Given request:
In the entries below, identify every line with the string "bends" and copy it.

--- START Dataset extract ---

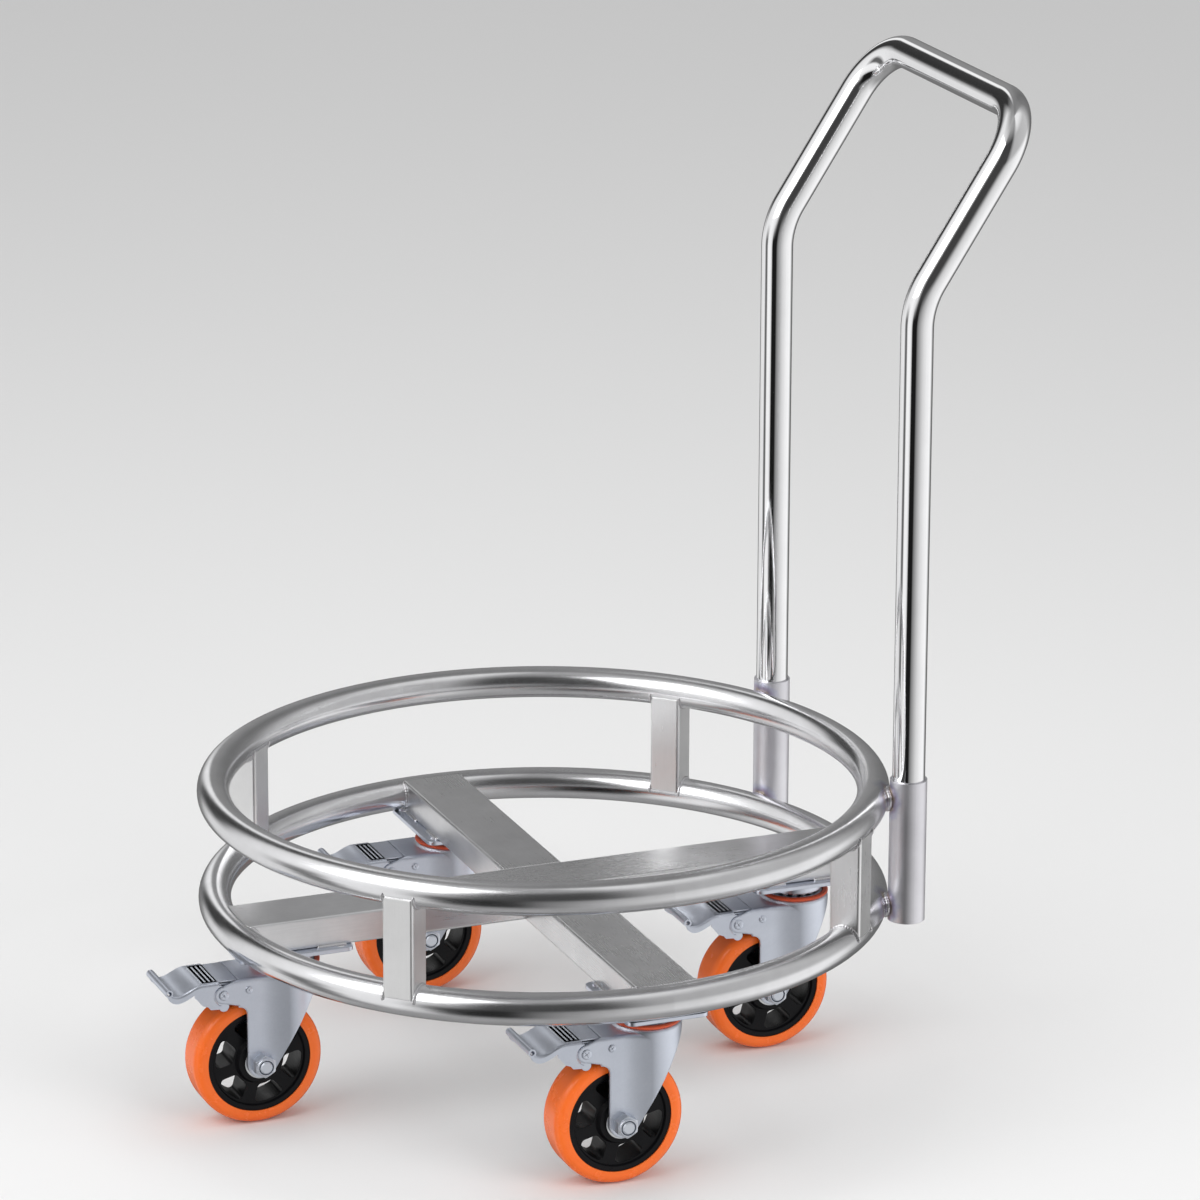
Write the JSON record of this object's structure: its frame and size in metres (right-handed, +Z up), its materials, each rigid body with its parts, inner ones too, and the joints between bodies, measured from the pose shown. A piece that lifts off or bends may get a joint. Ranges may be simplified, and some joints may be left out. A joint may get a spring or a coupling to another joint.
{
  "type": "service cart",
  "caption": "Round stainless tube base with cross bars, braked swivel casters and a plug-in push handle, for moving a gas cylinder.",
  "frame": {"origin": "on the floor, under the middle of the whole cart's box", "axes": "+Z up, +Y towards the push handle at the back, +X to the left of a person who pushes it"},
  "size_m": [0.5399, 0.6743, 0.7918],
  "materials": {
    "tube_steel": "satin stainless tube",
    "bar_steel": "satin stainless box tube",
    "socket_steel": "satin stainless socket tube",
    "polished_tube": "polished stainless handle tube",
    "zinc_steel": "bright zinc plated pressed steel",
    "bearing_steel": "ground bearing steel",
    "orange_seal": "moulded orange dust seal",
    "black_core": "moulded black nylon core",
    "orange_tyre": "orange polyurethane tread"
  },
  "bodies": {
    "frame": {"top_ring": "tube_steel", "bottom_ring": "tube_steel", "long_cross_bar": "bar_steel", "left_cross_bar": "bar_steel", "right_cross_bar": "bar_steel", "left_handle_socket": "socket_steel", "right_handle_socket": "socket_steel", "socket_stops": "socket_steel", "kingpins": "zinc_steel", "swivel_balls": "bearing_steel", "front_left_post": "bar_steel", "front_right_post": "bar_steel", "rear_left_post": "bar_steel", "rear_right_post": "bar_steel", "front_caster_plate": "zinc_steel", "rear_caster_plate": "zinc_steel", "left_caster_plate": "zinc_steel", "right_caster_plate": "zinc_steel"},
    "handle": {"handle_tube": "polished_tube"},
    "front_swivel": {"front_fork": "zinc_steel", "front_dust_ring": "orange_seal", "front_axle_bolt": "zinc_steel", "front_axle_nut": "zinc_steel", "front_fork_pins": "zinc_steel"},
    "front_wheel": {"front_bearings": "bearing_steel", "front_hub": "black_core", "front_tyre": "orange_tyre"},
    "front_pedal": {"front_brake_pedal": "zinc_steel", "front_brake_cam": "zinc_steel"},
    "rear_swivel": {"rear_fork": "zinc_steel", "rear_dust_ring": "orange_seal", "rear_axle_bolt": "zinc_steel", "rear_axle_nut": "zinc_steel", "rear_fork_pins": "zinc_steel"},
    "rear_wheel": {"rear_bearings": "bearing_steel", "rear_hub": "black_core", "rear_tyre": "orange_tyre"},
    "rear_pedal": {"rear_brake_pedal": "zinc_steel", "rear_brake_cam": "zinc_steel"},
    "left_swivel": {"left_fork": "zinc_steel", "left_dust_ring": "orange_seal", "left_axle_bolt": "zinc_steel", "left_axle_nut": "zinc_steel", "left_fork_pins": "zinc_steel"},
    "left_wheel": {"left_bearings": "bearing_steel", "left_hub": "black_core", "left_tyre": "orange_tyre"},
    "left_pedal": {"left_brake_pedal": "zinc_steel", "left_brake_cam": "zinc_steel"},
    "right_swivel": {"right_fork": "zinc_steel", "right_dust_ring": "orange_seal", "right_axle_bolt": "zinc_steel", "right_axle_nut": "zinc_steel", "right_fork_pins": "zinc_steel"},
    "right_wheel": {"right_bearings": "bearing_steel", "right_hub": "black_core", "right_tyre": "orange_tyre"},
    "right_pedal": {"right_brake_pedal": "zinc_steel", "right_brake_cam": "zinc_steel"}
  },
  "joints": [
    {"name": "handle_lift", "type": "slide", "parent": "frame", "child": "handle", "axis": [0, 0, 1], "range_m": [0, 0.125]},
    {"name": "front_swivel_turn", "type": "hinge", "parent": "frame", "child": "front_swivel", "pos_m": [0, -0.23198, 0.12925], "axis": [0, 0, 1], "continuous": true},
    {"name": "front_wheel_spin", "type": "hinge", "parent": "front_swivel", "child": "front_wheel", "pos_m": [0, -0.25898, 0.052], "axis": [1, 0, 0], "continuous": true},
    {"name": "front_pedal_press", "type": "hinge", "parent": "front_swivel", "child": "front_pedal", "pos_m": [0, -0.28948, 0.1125], "axis": [1, 0, 0], "range_deg": [0, 18]},
    {"name": "rear_swivel_turn", "type": "hinge", "parent": "frame", "child": "rear_swivel", "pos_m": [0, 0.19702, 0.12925], "axis": [0, 0, 1], "continuous": true},
    {"name": "rear_wheel_spin", "type": "hinge", "parent": "rear_swivel", "child": "rear_wheel", "pos_m": [0, 0.17002, 0.052], "axis": [1, 0, 0], "continuous": true},
    {"name": "rear_pedal_press", "type": "hinge", "parent": "rear_swivel", "child": "rear_pedal", "pos_m": [0, 0.13952, 0.1125], "axis": [1, 0, 0], "range_deg": [0, 18]},
    {"name": "left_swivel_turn", "type": "hinge", "parent": "frame", "child": "left_swivel", "pos_m": [0.2145, -0.01748, 0.12925], "axis": [0, 0, 1], "continuous": true},
    {"name": "left_wheel_spin", "type": "hinge", "parent": "left_swivel", "child": "left_wheel", "pos_m": [0.2145, -0.04448, 0.052], "axis": [1, 0, 0], "continuous": true},
    {"name": "left_pedal_press", "type": "hinge", "parent": "left_swivel", "child": "left_pedal", "pos_m": [0.2145, -0.07498, 0.1125], "axis": [1, 0, 0], "range_deg": [0, 18]},
    {"name": "right_swivel_turn", "type": "hinge", "parent": "frame", "child": "right_swivel", "pos_m": [-0.2145, -0.01748, 0.12925], "axis": [0, 0, 1], "continuous": true},
    {"name": "right_wheel_spin", "type": "hinge", "parent": "right_swivel", "child": "right_wheel", "pos_m": [-0.2145, -0.04448, 0.052], "axis": [1, 0, 0], "continuous": true},
    {"name": "right_pedal_press", "type": "hinge", "parent": "right_swivel", "child": "right_pedal", "pos_m": [-0.2145, -0.07498, 0.1125], "axis": [1, 0, 0], "range_deg": [0, 18]}
  ]
}
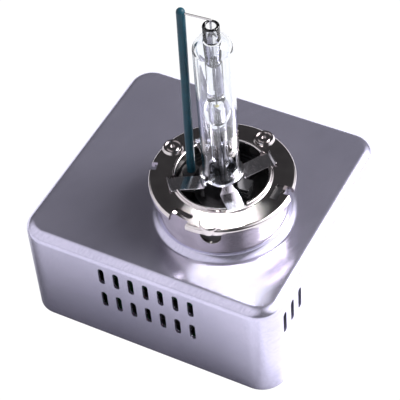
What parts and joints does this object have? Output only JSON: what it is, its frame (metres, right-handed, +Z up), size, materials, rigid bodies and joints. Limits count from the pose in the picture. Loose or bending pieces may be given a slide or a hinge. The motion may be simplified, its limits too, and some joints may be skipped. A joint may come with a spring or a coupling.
{
  "type": "headlight bulb",
  "caption": "Gas-discharge headlight bulb: a glass burner in a flanged metal collar on a vented metal case that holds its igniter and ballast.",
  "frame": {"origin": "middle of the case's underside", "axes": "+Z up along the burner, -Y towards the case's face with two rows of vents, +X towards the face with three vents"},
  "size_m": [0.07, 0.065, 0.0936],
  "materials": {
    "case_metal": "brushed sheet, satin",
    "plate_metal": "satin",
    "screw_steel": "zinc plated",
    "black_moulding": "moulded, matt",
    "board_laminate": "lacquered",
    "heat_pad": "soft, matt",
    "seal_rubber": "matt",
    "contact_brass": "plated",
    "bobbin_moulding": "moulded",
    "ferrite": "sintered",
    "copper_wire": "enamelled copper",
    "coil_tape": "wound tape",
    "spark_gap_ceramic": "fired",
    "red_epoxy": "dipped",
    "yellow_film": "cast",
    "blue_sleeve": "shrink sleeve",
    "choke_core": "coated",
    "chip_epoxy": "moulded",
    "collar_nickel": "polished nickel",
    "clamp_steel": "bright rolled",
    "jacket_glass": "clear",
    "arc_quartz": "clear, fire polished",
    "metal_salts": "crystalline",
    "tungsten": "drawn",
    "molybdenum": "rolled",
    "lead_wire": "drawn",
    "teal_ceramic": "glazed"
  },
  "bodies": {
    "root": {"ballast_can": "case_metal", "bottom_plate": "plate_metal", "plate_screw_1": "screw_steel", "plate_screw_2": "screw_steel", "plate_screw_3": "screw_steel", "plate_screw_4": "screw_steel", "board_screw_1": "screw_steel", "board_screw_2": "screw_steel", "board_screw_3": "screw_steel", "board_screw_4": "screw_steel", "inner_frame": "black_moulding", "connector_housing": "black_moulding", "base_insulator": "black_moulding", "tube_socket": "black_moulding", "circuit_board": "board_laminate", "thermal_pad": "heat_pad", "connector_seal": "seal_rubber", "connector_pin_1": "contact_brass", "connector_pin_2": "contact_brass", "connector_pin_3": "contact_brass", "connector_pin_4": "contact_brass", "hv_contact": "contact_brass", "return_contact": "contact_brass", "igniter_bobbin": "bobbin_moulding", "igniter_core": "ferrite", "transformer_core": "ferrite", "igniter_winding": "copper_wire", "transformer_coil": "coil_tape", "spark_gap": "spark_gap_ceramic", "ignition_capacitor": "red_epoxy", "film_capacitor": "yellow_film", "input_capacitor": "blue_sleeve", "input_choke": "choke_core", "power_switch_1": "chip_epoxy", "power_switch_2": "chip_epoxy", "power_switch_3": "chip_epoxy", "power_switch_4": "chip_epoxy", "controller_chip": "chip_epoxy", "collar_neck": "collar_nickel", "flange_ring": "collar_nickel", "burner_sleeve": "clamp_steel", "clamp_arm_1": "clamp_steel", "clamp_arm_2": "clamp_steel", "clamp_arm_3": "clamp_steel", "clamp_arm_4": "clamp_steel", "outer_jacket": "jacket_glass", "arc_tube": "arc_quartz", "salt_pellet": "metal_salts", "electrode_upper": "tungsten", "electrode_lower": "tungsten", "foil_upper": "molybdenum", "foil_lower": "molybdenum", "lead_upper": "molybdenum", "lead_lower": "molybdenum", "return_wire": "lead_wire", "return_tube": "teal_ceramic"}
  },
  "joints": []
}
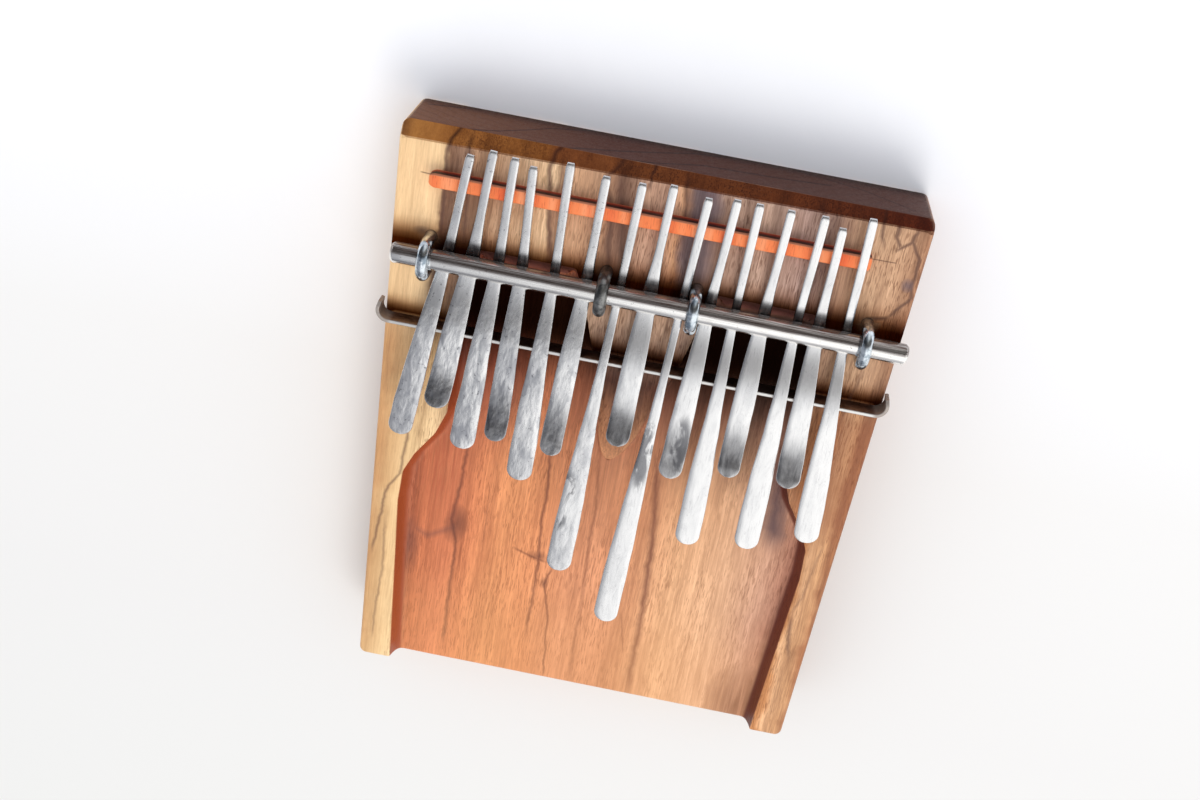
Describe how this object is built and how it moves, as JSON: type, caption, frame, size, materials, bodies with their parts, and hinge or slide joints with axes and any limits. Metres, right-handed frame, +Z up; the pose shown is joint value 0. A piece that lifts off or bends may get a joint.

--- END Dataset extract ---

Answer to the task:
Write the JSON record of this object's structure: its frame and size in metres (right-handed, +Z up), its materials, each rigid body with its parts, inner ones too, and the joints between bodies, measured from the pose shown. A piece that lifts off or bends may get a joint. Ranges may be simplified, and some joints may be left out. A joint may get a spring or a coupling to another joint.
Describe how this object is built and how it moves, as JSON: type, caption, frame, size, materials, bodies with their parts, and hinge or slide joints with axes and any limits. Metres, right-handed frame, +Z up; the pose shown is joint value 0. A piece that lifts off or bends may get a joint.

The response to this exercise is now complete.